Emmanuel Macron n’aurait
pas renoncé à allonger la durée de la vie professionnelle, malgré l’absence de
justification économique. Explications.
À ce niveau-là, ce n’est plus de l’ardeur mais de l’acharnement. Malgré
l’opposition des syndicats et de l’opinion publique ; malgré la crise sociale
qui menace toujours ; malgré les réticences de plusieurs députés de la
majorité, la réforme des retraites pourrait faire son grand retour avant la
présidentielle. C’est ce qu’affirment certains médias, à la suite des Échos du
28 juin. Difficile de savoir s’il s’agit d’un énième ballon d’essai ou
d’une intention ferme et définitive, mais Emmanuel Macron, qui doit recevoir
les syndicats et le patronat ce mardi, hésiterait entre plusieurs scénarios.
Première option, un recul de l’âge légal de départ, de 62 ans aujourd’hui
à 64 ans. Seraient concernées la génération née en 1961 (qui
partirait à 62 ans et demi), puis celles de 1962 (63 ans), 1963
(63 ans et demi) et, enfin, celle de 1964 (64 ans). Gain
financier espéré : 14 milliards d’euros dès 2026.
Autre option, l’accélération du calendrier de la réforme Touraine
de 2014, qui porte progressivement la durée de cotisation pour une
retraite à taux plein de 41 annuités et trois trimestres aujourd’hui à
43 annuités en 2032.
Dans tous les cas, c’est bien un allongement de la durée du travail qui
serait programmé.
1/ UNE RÉFORME INUTILE
Depuis des années, la justification d’un tel recul tient en une
phrase : « il faut sauver un régime au bord de l’implosion. » Problème :
l’argument ne tient pas la route et c’est le Conseil d’orientation des
retraites (COR) lui-même qui le dit, dans son rapport annuel de
juin : « Malgré le contexte de la crise sanitaire et le vieillissement
progressif de la population, les évolutions de la part des dépenses de retraite
dans le PIB resteraient sur une trajectoire maîtrisée à l’horizon 2070. » En
effet, le vieillissement de la population serait compensé par la baisse
programmée du niveau des pensions rapportée aux revenus d’activité : en clair,
ces dernières augmenteraient moins vite que les salaires, du fait des réformes
précédentes (indexation des pensions sur les prix et non plus sur les salaires
à partir de 1987, hausse de la CSG, etc.).

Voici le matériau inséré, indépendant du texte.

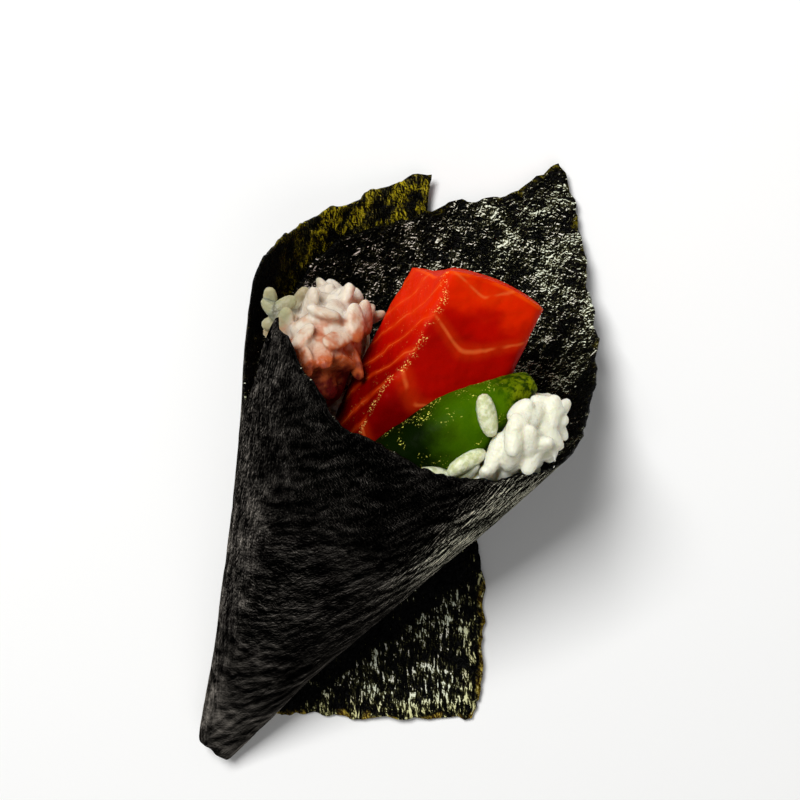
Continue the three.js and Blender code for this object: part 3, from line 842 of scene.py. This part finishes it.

Résultat logique, le poids économique des retraites dans le PIB
diminuerait, passant de 14,7 % l’an dernier à 13,7 % environ d’ici à 2030,
et jusqu’à 11,3 % seulement en 2070 (fourchette basse de l’estimation) ou
13 % (fourchette haute). Autrement dit, même si le déficit du régime s’est
creusé sous le choc de la crise actuelle, ce trou d’air n’est que temporaire.
2/ UNE RÉFORME INJUSTE
L’allongement de la durée d’activité entraîne toujours des effets pervers.

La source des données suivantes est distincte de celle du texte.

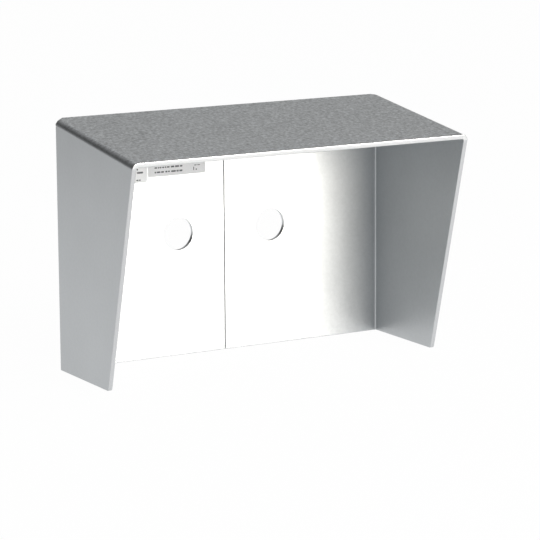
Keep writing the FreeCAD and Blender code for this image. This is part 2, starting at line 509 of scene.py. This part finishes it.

Il renforce tout d’abord les inégalités liées à l’espérance de vie : les
ouvriers vivant en moyenne six ans de moins que les cadres (l’écart est de
trois ans chez les femmes), ils profiteront moins de leur retraite.
Par ailleurs, lorsqu’on allonge la durée d’activité, on prend le risque
d’augmenter la précarité des seniors, met en garde l’économiste Michaël
Zemmour : « Il semble que le gouvernement veuille reculer l’âge légal à
un rythme très brutal : six mois de plus par an, c’est inédit à ma
connaissance. Or, quand on déplace l’âge légal, cela a pour effet d’accroître
la précarité des personnes âgées. En effet, la moitié des personnes qui
prennent leur retraite ne sont plus dans l’emploi à ce moment-là, soit parce
qu’elles ont perdu leur poste, soit pour des raisons de santé.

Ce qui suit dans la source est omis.